When we say “we don’t know what we’d do under the same circumstances”, we make cowardice the default position.

I’d prefer to say that the default position is a terrible enervating passivity. Murderous misfit loners are mercifully rare. But this awful corrosive passivity is far more pervasive, and, unlike the psycho killer, is an existential threat to a functioning society.

— Mark Steyn, a National Review columnist, is author of America Alone.


You know, my first thought was: that's harsh!
But he is right. Unfortunately. "Kids" growing up in the West have an expectation that their government and related institutions will "save and protect them". That's the deadly toll the liberal parents and educators are taking on them. It's this liberal, statist mentality that makes us soft targets- lambs to the slaughter.

04-18-2007, 12:41 PM
good post. I agree. My old man never taught me about combat or guns. I had to teach that stuff to myself. Weapons training and hand to hand combat training is going to be mandatory for my children.

04-18-2007, 12:42 PM
i couldnt' agree more with that article.

the American public in general has come to expect, even DEMAND, nanny-like treatment from the government. Why do you need to pass a law that FORCES a parent to keep their kid from drowning in their own swimming pool? Why can a 20 year old drive a tank in Iraq, but can't buy a beer when he comes home?

Why do we need to pass seatbelt laws? It seems like a self-correcting problem. If a person has a desire to live, he'll put on a seat belt. Shouldn't he have the CHOICE to risk his own life? It's not like his seatbelt will save any other person's life....

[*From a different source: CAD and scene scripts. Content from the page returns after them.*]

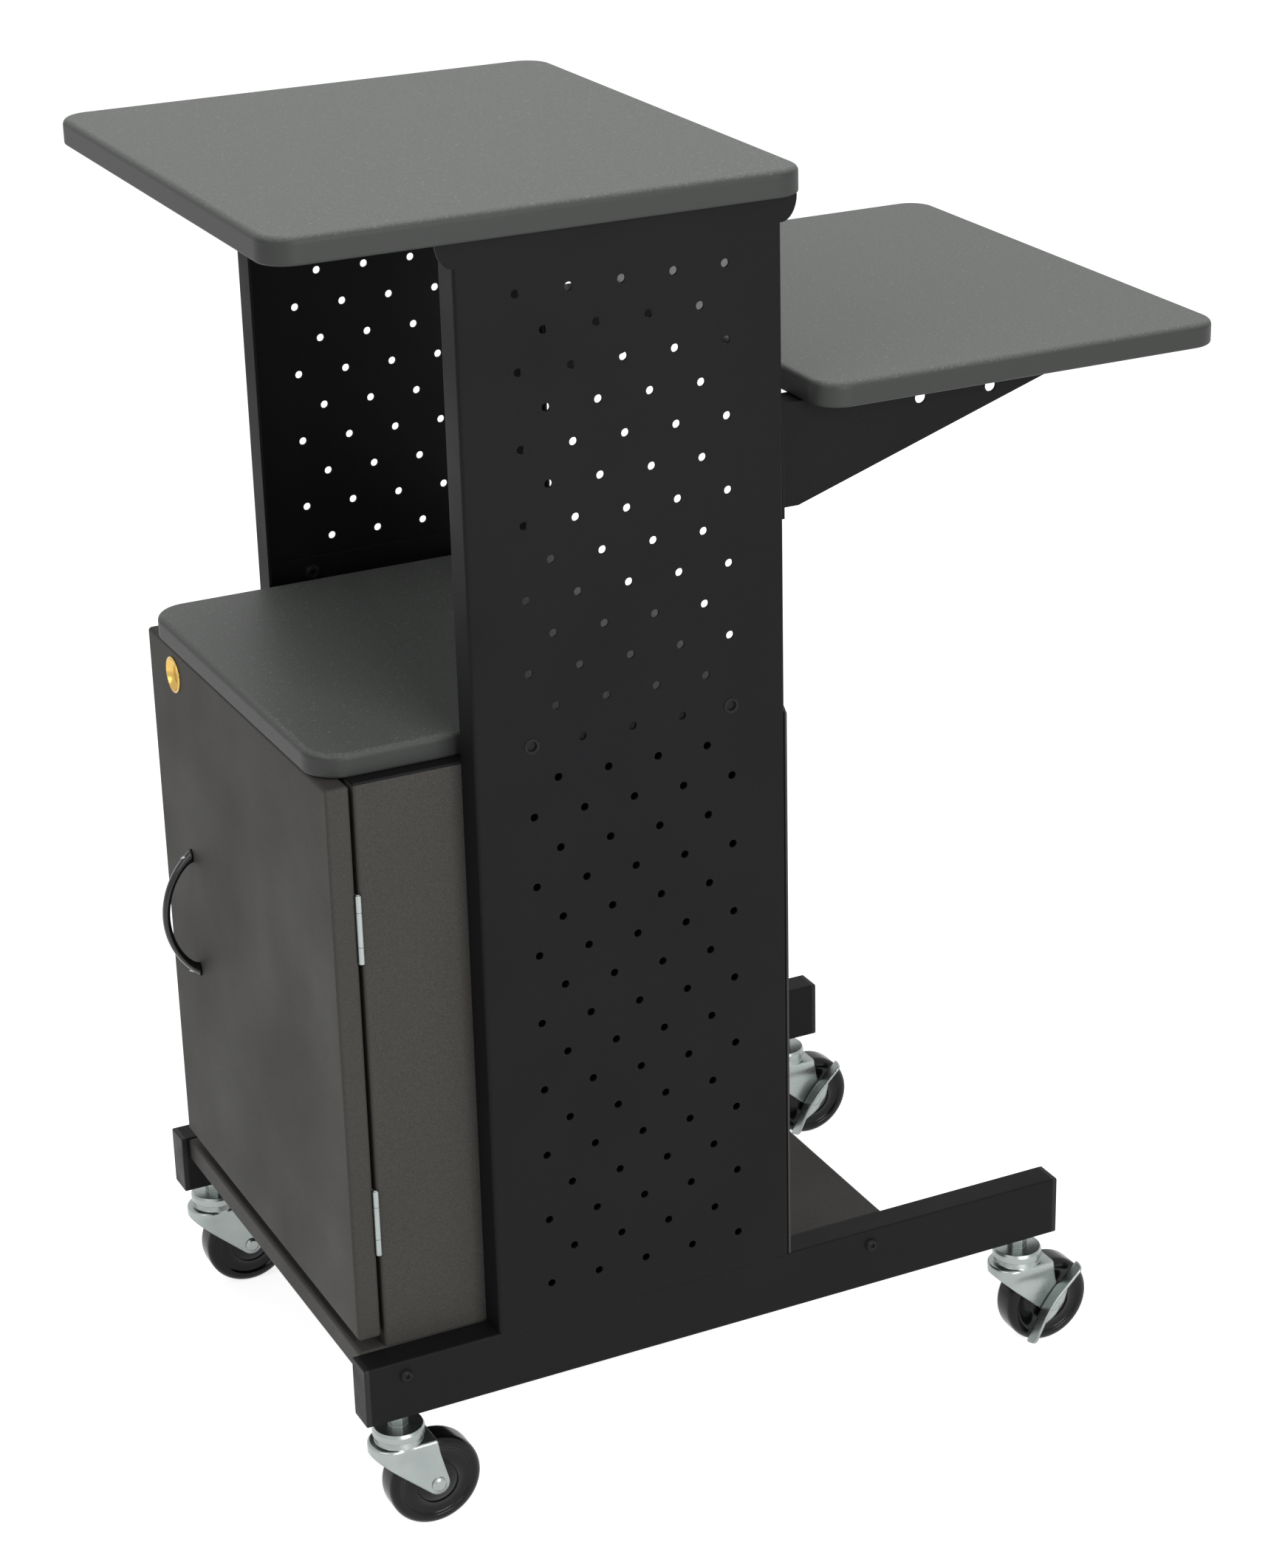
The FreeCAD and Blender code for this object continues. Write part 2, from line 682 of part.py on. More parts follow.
def knuckle_spans(bottom, middle):
    """Z spans of a leaf's knuckles: the middle half, or the two end quarters."""
    quarter = hinge_height / 4
    if middle:
        return [(bottom + quarter, bottom + 3 * quarter)]
    return [(bottom, bottom + quarter - part_gap),
            (bottom + 3 * quarter + part_gap, bottom + hinge_height)]


def hinge_leaf_solid(bottom, front, middle):
    """One leaf: a plate from its front face back, and its knuckles round the pin."""
    clear = hinge_x - hinge_barrel_radius - part_gap
    back = front + hinge_leaf
    leaf = block(hinge_x - hinge_leaf_reach, clear, front, back, bottom, bottom + hinge_height)
    bore_radius = hinge_pin_radius + fit_gap
    for low, high in knuckle_spans(bottom, middle):
        tab = block(clear, hinge_x - bore_radius, front, back, low, high)
        barrel = rod(hinge_barrel_radius, (hinge_x, hinge_y, low), UP, high - low)
        leaf = leaf.fuse([tab, barrel])
    bore = rod(bore_radius, (hinge_x, hinge_y, bottom), UP, hinge_height)
    return leaf.cut(bore).removeSplitter()


def hinge_pin(bottom):
    """Pin with a small domed head above and below the knuckles."""
    head = 0.8
    pin = rod(hinge_pin_radius, (hinge_x, hinge_y, bottom), UP, hinge_height)
    dome = [(0, 0), (0.8 * hinge_barrel_radius, 0), (0.5 * hinge_barrel_radius, head), (0, head)]
    upper = turned(dome, (hinge_x, hinge_y, bottom + hinge_height), UP)
    lower = turned(dome, (hinge_x, hinge_y, bottom), DOWN)
    return pin.fuse([upper, lower]).removeSplitter()


# --- lock ----------------------------------------------------------------------------------
dish_centre = lock_dish_radius - lock_dish_depth     # sphere's middle, out from the door's face


def dish_radius_at(height, extra):
    """Radius of the dish, made larger by a wall, at a height over the door's face."""
    return math.sqrt((lock_dish_radius + extra) ** 2 - (height - dish_centre) ** 2)


def dish_depth_at(radius, extra):
    """Depth of the dish, made larger by a wall, at a radius."""
    return math.sqrt((lock_dish_radius + extra) ** 2 - radius ** 2) - dish_centre


def lock_point(depth):
    """Point on the lock's axis at a depth behind the door's face."""
    return (lock_x, door_front_y + depth, lock_z)


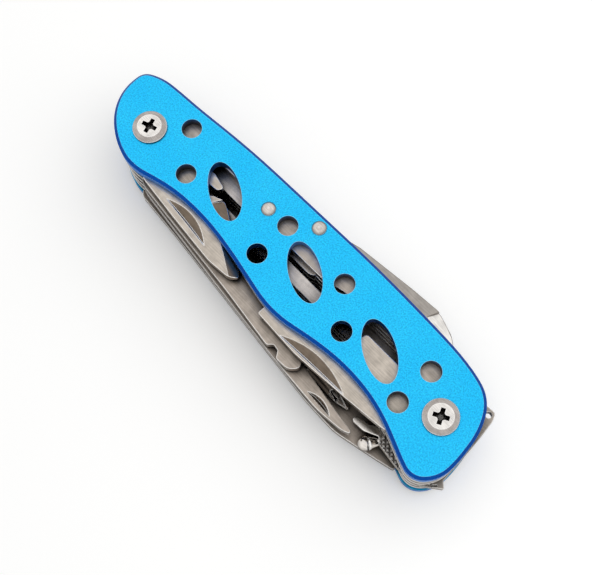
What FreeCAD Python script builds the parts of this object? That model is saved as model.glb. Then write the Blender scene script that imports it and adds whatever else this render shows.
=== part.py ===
# Folding pocket multi tool, millimetres.
#
# Two anodised scales hold five layers of fold-out tools between thin liners. Each layer has one
# back spring along the spine. The head pivot carries five tools and the tail pivot carries two. An
# awl folds out of the spine. A fixed tail plate has the key-ring lug and a file-cut edge.
#
# Frame while modelling: the head pivot is the origin, +X runs to the tail pivot, +Y to the spine
# and +Z through the stack, from the back scale's outer face. At the end all parts move together,
# so that the origin is under the middle of the whole tool, on the plane that it rests on.
import FreeCAD, Part
import math
import os

V = FreeCAD.Vector

# ---- driving dimensions ----
pivotDistance = 79.0      # head pivot to tail pivot
scaleThickness = 2.2
scaleBevel = 0.62
toolThickness = 1.8
sideClearance = 0.1       # each side of a tool, between liners
linerThickness = 0.5
linerInset = 0.15         # liners stand back from the scale outline
layerCount = 5

pivotRadius = 2.2         # barrel outside
pivotPlay = 0.05          # radial running clearance of a tool on its barrel
fixedPlay = 0.02          # radial clearance of fixed plates on barrels and rivets
tangRadius = 5.0
tangRoot = (0.3 * tangRadius, -0.94 * tangRadius)   # where a tool's edge side leaves the tang
hookRoot = (-0.8 * tangRadius, -0.6 * tangRadius)   # where the short hook's back leaves the tang
springGap = 0.3           # between a tang and the spring that bears on it
springOverrun = 1.0       # how far a spring's end reaches past the pivot's centre
springSeat = 2.7          # height of a spring arm's underside over the pivot's centre
screwRadius = 1.35        # pivot screw shank inside the barrel
headRadius = 3.4
headFlatRadius = 2.35
headHeight = 0.9
headRim = 0.35            # straight part of the screw head's side
driveLength = 3.1
driveWidth = 0.85
driveDepth = 1.2
driveTurn = 18.0          # degrees, how the cross recesses happen to stand
driveTurnTail = 28.0

rivetRadius = 1.1
rivetHeadRadius = 1.5
rivetHeadHeight = 0.75
springRivetAt = (28.6, 5.0)
awlRivetAt = (38.1, 9.2)

roundHoleRadius = 2.0
roundHoles = [(5.9, 5.7), (12.2, -1.4), (33.6, 5.3), (33.6, -2.6),
              (49.3, 5.0), (55.4, -1.7), (72.0, 4.7), (71.8, -3.6)]
slotLength = 12.4
slotWidth = 6.1
slotTurn = -29.5          # degrees
slots = [(20.1, 1.5), (42.5, 1.3), (62.9, 0.7)]

lugHoleAt = (5.2, 8.0)    # key-ring hole in the tail plate, from the tail pivot
lugHoleRadius = 0.6
lugRadius = 1.15

nickDepth = 0.75
edgeLand = 0.25           # thickness left at a ground cutting edge
edgeWidth = 3.0           # width of the ground band along a cutting edge
kerfDepth = 0.18          # file cuts on the tail plate
kerfWidth = 0.3
kerfPitch = 1.05            # along the row
kerfCount = 14
kerfReach = 2.6               # half the length of one file cut
kerfStart = (-5.6, -9.9)      # first file cut, from the tail pivot

# Points of the scale outline, counter-clockwise from the head end, for the drawn pivot distance.
drawnDistance = 79.0
scaleOutline = [(-10.35, 4.3), (-8.3, -1.9), (-3.2, -6.15), (3.0, -7.8), (10.0, -6.3), (20.0, -5.25),
                (34.0, -7.0), (44.5, -8.35), (52.0, -7.1), (60.5, -6.15), (70.5, -7.35), (78.5, -10.3),
                (83.0, -11.15), (86.1, -8.2), (86.65, -2.5), (85.3, 4.0), (82.2, 8.4), (77.0, 10.35),
                (66.0, 11.35), (51.0, 11.7), (33.0, 11.45), (15.0, 10.85), (0.0, 9.65), (-8.0, 8.3),
                (-9.8, 7.0)]

driverTip = (65.0, -9.35)  # cross-point driver
driverLean = -3.5         # degrees
driverShank = 12.4
driverPoint = 3.0
bulbAt = (-7.1, -11.6)    # round end of the pronged hook, from the tail pivot
bulbGap = 0.1             # between the bulb and the neighbouring layers
hookLayer = 4
hookNeck = (2.0, 2.6)         # from the bulb's centre to the prong's root
hookNeckSpread = 20           # degrees, half angle of the neck's cone
awlLayer = 2
awlTangRadius = 2.2
tailLayer = 3             # layer of the fixed tail plate
tailSpacerLayers = (2, 5)

# ---- places worked out from them ----
layerPitch = toolThickness + 2 * sideClearance + linerThickness
driverRadius = toolThickness / 2 + linerThickness / 2 + sideClearance
bulbRadius = toolThickness / 2 + 2 * sideClearance + linerThickness - bulbGap
stretch = pivotDistance / drawnDistance
innerHeight = layerCount * layerPitch - linerThickness
stackHeight = innerHeight + 2 * scaleThickness
headPivot = (0.0, 0.0)
tailPivot = (pivotDistance, 0.0)


def toolZ(layer):
    """Lower face of the tools in a layer. Layer 1 lies against the front scale."""
    top = stackHeight - scaleThickness - (layer - 1) * layerPitch
    return top - sideClearance - toolThickness


def linerZ(number):
    """Lower face of the liner between this layer and the next."""
    return toolZ(number) - sideClearance - linerThickness


# ---- profile helpers ----
def roundedWire(corners):
    """Closed wire through corners (x, y, radius), each corner rounded by an arc of its radius."""
    starts, ends, middles = [], [], []
    count = len(corners)
    for i, (x, y, radius) in enumerate(corners):
        here = V(x, y, 0)
        before = V(*corners[i - 1][:2], 0) - here
        after = V(*corners[(i + 1) % count][:2], 0) - here
        reach = min(before.Length, after.Length) * 0.49
        before.normalize()
        after.normalize()
        half = before.getAngle(after) / 2
        cut = min(radius / math.tan(half), reach) if radius > 0 and half < 1.56 else 0.0
        starts.append(here + before * cut)
        ends.append(here + after * cut)
        if cut:
            inward = (before + after).normalize()
            arcRadius = cut * math.tan(half)
            middles.append(here + inward * (arcRadius / math.sin(half) - arcRadius))
        else:
            middles.append(None)
    edges = []
    for i in range(count):
        if middles[i] is not None:
            edges.append(Part.Arc(starts[i], middles[i], ends[i]).toShape())
        following = starts[(i + 1) % count]
        if (following - ends[i]).Length > 1e-6:
            edges.append(Part.LineSegment(ends[i], following).toShape())
    return Part.Wire(edges)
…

The more i think about stuff like this, the more i wish i lived back in 1775...

04-18-2007, 1:07 PM
The more i think about stuff like this, the more i wish i lived back in 1775...

I think about that frequently. even 50 years ago. Technology and the false reality portrayed by the media internet and tv is the cause of all this **** I think.

04-18-2007, 1:10 PM
That guy definitely gets it. Great article.

04-18-2007, 1:21 PM

This book should be part of the curriculum in every American highschool or college.

...and the amazing part is Mark Steyn is a Canadian!